-- Begin MATERIAL --

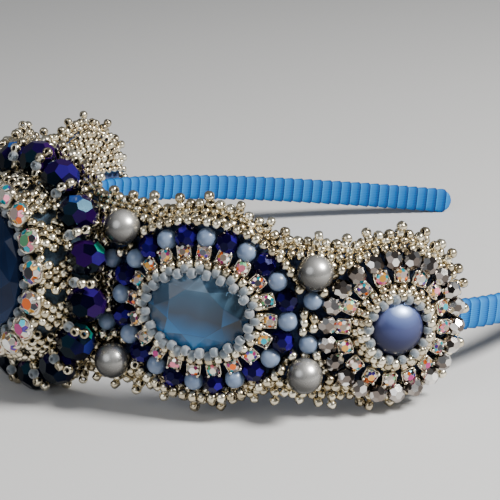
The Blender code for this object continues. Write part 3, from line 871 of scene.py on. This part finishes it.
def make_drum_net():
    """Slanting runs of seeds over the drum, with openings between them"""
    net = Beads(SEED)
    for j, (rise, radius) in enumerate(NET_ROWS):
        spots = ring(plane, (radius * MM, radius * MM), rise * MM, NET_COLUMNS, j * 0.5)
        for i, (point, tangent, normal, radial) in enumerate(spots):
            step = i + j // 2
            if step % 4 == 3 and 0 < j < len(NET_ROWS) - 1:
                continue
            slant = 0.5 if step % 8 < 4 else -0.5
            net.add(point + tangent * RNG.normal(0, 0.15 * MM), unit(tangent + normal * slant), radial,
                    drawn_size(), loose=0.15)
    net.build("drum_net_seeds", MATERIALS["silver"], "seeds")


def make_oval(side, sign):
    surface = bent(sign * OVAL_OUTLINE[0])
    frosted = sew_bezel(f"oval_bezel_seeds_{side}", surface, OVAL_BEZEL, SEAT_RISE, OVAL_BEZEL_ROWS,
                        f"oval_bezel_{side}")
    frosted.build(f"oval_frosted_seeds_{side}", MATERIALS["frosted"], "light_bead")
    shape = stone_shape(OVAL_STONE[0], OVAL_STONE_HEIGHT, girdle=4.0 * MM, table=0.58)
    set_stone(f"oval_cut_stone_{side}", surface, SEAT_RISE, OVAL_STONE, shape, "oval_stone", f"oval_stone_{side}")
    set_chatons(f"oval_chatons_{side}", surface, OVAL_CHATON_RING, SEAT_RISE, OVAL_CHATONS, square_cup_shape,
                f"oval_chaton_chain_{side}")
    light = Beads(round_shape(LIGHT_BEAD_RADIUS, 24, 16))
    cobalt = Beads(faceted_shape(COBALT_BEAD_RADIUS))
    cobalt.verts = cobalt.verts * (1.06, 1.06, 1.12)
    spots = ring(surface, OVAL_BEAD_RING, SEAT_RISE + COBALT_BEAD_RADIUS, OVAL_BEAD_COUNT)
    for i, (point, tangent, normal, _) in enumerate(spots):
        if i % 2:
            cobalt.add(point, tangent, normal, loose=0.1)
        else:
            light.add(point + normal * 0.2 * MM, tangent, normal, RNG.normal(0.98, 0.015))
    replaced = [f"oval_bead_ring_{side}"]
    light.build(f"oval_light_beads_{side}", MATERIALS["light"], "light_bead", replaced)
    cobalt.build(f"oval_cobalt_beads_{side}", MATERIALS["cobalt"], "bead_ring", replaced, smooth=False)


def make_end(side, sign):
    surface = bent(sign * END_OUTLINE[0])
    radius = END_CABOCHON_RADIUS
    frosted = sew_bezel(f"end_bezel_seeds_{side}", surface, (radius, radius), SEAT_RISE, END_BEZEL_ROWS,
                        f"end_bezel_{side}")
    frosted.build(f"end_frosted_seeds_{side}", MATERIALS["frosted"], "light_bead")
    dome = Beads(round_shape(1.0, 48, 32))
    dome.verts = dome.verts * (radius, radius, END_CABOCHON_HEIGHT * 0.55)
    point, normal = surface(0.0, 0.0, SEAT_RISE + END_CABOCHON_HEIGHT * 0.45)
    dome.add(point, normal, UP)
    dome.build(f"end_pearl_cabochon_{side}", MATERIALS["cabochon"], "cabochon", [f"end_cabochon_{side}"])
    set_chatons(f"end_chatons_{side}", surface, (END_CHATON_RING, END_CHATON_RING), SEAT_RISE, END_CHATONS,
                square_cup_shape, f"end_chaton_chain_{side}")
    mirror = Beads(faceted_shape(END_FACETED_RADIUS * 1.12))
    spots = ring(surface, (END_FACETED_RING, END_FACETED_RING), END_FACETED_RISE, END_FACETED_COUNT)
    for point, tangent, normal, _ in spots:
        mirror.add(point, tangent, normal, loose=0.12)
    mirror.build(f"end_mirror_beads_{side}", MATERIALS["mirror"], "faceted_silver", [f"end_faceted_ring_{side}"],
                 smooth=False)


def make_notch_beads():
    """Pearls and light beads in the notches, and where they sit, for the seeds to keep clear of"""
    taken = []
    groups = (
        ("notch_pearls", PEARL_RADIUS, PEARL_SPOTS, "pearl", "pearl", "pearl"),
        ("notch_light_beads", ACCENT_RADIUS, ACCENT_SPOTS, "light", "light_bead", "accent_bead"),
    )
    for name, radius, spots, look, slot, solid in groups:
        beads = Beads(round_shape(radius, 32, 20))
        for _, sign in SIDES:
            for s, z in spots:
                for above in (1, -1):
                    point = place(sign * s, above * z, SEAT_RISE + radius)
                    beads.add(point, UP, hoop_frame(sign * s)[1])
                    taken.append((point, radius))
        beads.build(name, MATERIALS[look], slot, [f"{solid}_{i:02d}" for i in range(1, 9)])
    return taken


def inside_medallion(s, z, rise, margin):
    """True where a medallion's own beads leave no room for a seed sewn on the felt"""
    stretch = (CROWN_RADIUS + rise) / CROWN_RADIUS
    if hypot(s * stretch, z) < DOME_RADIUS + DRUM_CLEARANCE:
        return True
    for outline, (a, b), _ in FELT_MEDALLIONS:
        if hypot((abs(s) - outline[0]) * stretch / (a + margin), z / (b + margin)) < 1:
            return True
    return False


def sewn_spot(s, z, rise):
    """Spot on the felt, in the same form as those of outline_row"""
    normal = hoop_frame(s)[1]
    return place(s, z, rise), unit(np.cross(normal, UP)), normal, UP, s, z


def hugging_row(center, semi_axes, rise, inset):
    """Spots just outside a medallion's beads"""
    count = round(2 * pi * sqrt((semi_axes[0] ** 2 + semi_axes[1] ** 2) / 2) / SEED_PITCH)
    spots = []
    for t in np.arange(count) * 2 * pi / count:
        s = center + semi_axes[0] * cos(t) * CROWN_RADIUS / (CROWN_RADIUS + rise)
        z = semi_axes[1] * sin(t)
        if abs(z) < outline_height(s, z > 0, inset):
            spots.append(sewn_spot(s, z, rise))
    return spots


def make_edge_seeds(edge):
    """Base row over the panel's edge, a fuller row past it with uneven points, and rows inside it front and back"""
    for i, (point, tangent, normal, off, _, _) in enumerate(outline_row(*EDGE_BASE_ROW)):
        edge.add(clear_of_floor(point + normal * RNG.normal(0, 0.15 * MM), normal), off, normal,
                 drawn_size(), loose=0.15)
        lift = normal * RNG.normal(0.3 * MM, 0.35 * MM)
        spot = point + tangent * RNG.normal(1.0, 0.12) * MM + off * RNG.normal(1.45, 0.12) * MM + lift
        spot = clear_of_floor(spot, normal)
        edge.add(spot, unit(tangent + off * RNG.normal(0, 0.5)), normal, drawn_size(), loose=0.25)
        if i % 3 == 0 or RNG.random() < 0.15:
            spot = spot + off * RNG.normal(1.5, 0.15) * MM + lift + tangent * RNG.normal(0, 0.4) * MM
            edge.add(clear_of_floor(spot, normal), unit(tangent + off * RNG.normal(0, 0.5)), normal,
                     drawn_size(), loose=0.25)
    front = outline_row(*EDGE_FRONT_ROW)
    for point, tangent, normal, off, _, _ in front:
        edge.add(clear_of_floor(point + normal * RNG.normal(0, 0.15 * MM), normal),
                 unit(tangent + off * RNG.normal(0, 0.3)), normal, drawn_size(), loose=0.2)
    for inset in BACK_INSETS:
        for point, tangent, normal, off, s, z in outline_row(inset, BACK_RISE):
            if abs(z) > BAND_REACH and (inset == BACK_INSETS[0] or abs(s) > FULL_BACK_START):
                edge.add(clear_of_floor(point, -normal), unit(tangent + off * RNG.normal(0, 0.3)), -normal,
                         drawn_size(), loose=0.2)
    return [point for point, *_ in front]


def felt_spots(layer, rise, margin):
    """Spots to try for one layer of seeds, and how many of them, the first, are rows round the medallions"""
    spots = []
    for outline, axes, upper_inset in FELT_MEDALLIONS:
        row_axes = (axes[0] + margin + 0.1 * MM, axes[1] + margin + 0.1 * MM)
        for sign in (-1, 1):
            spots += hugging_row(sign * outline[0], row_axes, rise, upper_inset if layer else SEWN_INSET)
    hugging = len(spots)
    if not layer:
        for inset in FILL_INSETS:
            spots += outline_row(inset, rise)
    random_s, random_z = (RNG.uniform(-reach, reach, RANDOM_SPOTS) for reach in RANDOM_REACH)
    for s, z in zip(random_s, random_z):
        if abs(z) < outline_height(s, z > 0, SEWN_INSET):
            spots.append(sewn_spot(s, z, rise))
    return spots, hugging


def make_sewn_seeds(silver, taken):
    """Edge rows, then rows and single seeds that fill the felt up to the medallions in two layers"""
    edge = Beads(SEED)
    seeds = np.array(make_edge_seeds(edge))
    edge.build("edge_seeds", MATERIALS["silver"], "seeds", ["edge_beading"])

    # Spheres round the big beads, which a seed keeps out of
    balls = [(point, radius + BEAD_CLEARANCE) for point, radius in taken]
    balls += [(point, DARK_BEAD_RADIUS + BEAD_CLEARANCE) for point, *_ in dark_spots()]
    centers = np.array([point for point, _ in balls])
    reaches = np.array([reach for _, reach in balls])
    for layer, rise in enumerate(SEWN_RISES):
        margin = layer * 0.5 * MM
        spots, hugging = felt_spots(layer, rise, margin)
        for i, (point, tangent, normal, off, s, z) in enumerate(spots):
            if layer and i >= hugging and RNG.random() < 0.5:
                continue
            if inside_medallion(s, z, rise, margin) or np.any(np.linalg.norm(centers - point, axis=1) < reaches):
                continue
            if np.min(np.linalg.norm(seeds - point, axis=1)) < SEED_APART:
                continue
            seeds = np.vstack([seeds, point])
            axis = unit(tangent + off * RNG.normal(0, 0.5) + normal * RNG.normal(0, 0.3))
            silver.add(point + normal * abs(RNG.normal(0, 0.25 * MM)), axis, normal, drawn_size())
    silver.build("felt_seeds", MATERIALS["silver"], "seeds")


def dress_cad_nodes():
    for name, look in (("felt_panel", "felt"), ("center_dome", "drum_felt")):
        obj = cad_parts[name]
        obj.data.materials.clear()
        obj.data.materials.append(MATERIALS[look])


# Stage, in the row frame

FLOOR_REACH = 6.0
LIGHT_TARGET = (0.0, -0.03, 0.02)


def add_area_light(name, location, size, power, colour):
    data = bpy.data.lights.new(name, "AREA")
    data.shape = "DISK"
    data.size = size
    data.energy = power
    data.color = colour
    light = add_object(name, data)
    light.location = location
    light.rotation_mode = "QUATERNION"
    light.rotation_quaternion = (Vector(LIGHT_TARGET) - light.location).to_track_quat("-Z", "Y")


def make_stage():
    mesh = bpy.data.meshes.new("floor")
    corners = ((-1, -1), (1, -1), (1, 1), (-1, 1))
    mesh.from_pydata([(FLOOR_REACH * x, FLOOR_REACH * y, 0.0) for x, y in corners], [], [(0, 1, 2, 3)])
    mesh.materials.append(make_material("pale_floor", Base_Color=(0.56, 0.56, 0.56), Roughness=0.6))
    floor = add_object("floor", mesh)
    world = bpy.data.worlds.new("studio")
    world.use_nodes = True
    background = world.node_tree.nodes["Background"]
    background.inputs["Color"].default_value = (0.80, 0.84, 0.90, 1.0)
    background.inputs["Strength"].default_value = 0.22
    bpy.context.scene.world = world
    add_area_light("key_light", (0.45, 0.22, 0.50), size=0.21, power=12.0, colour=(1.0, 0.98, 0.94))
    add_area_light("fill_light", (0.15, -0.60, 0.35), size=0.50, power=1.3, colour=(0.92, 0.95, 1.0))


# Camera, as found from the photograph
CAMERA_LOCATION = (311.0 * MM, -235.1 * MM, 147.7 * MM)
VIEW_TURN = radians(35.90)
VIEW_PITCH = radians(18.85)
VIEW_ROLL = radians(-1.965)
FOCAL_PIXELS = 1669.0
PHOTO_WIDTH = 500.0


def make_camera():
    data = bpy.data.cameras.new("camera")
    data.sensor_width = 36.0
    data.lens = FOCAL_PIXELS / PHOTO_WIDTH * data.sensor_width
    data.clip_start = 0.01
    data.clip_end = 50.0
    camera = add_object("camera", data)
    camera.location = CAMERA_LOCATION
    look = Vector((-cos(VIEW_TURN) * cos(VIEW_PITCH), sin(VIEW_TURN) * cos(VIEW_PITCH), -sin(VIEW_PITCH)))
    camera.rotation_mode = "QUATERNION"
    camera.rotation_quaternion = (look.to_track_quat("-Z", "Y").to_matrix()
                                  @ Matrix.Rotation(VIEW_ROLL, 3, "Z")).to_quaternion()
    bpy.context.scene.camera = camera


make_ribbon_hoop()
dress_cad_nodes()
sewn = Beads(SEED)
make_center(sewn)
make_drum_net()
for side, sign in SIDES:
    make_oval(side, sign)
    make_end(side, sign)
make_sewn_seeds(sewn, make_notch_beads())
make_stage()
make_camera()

-- End MATERIAL --

Exactly reproduce the lines that run from the line bearing "obj = cad_parts[name]" through the line bearing "LIGHT_TARGET = (0.0, -0.03, 0.02)", with both end lines included.

→ **FULL RESPONSE**
        obj = cad_parts[name]
        obj.data.materials.clear()
        obj.data.materials.append(MATERIALS[look])


# Stage, in the row frame

FLOOR_REACH = 6.0
LIGHT_TARGET = (0.0, -0.03, 0.02)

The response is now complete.